The Public Utilities Board granted Manitoba Hydro a rate increase of nearly 4%, a large part of which will go toward paying for its Bipole III transmission project. The 3.95% rate increase goes into effect Aug. 1.
Bipole III is a $4.6 billion transmission line project designed to deliver power from northern generating stations to southern Manitoba and for export to the United States.
Manitoba Hydro said it is on track to spend about $20 billion over the next 10 years on system improvements, including the Bipole III project. The utility said it would need to increase rates nearly 42% over the next 10 years to finance the improvements.
NYISO told the Federal Energy Regulatory Commission last week it does not plan to make any changes in its day-ahead schedule to comply with FERC Order 809, which adjusted the gas market schedule.
In a July 23 filing, NYISO said the existing day-ahead schedule satisfies the timing requirements directed by the order, which moved the timely nomination cycle deadline for gas to 1 p.m. CT from 11:30 a.m. and added a third intraday nomination cycle (EL14-26).

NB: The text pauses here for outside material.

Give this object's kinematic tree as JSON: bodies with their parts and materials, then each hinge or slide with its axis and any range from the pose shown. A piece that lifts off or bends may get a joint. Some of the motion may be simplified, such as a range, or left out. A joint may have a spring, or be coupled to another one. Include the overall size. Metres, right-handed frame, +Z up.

FERC required RTOs and ISOs to adjust the posting of their day-ahead energy market and reliability unit commitment process results “sufficiently in advance” of the revised gas cycles, or explain why it is not suitable for their markets. (See FERC Approves Final Rule on Gas-Electric Coordination.)
The ISO said it posts its day-ahead schedules by 11 a.m. ET (10 a.m. CT) and that day-ahead reliability unit commitments are posted at the same time as successful day-ahead economic bids, giving generators at least one and a half hours before the nomination deadline for the existing timely nomination. “After Order 809 becomes effective, and the nomination deadline for the timely nomination cycle moves to 1 p.m. CT, the NYISO will be notifying electric generators of their day-ahead schedules at least three hours before the timely nomination cycle deadline,” the ISO said.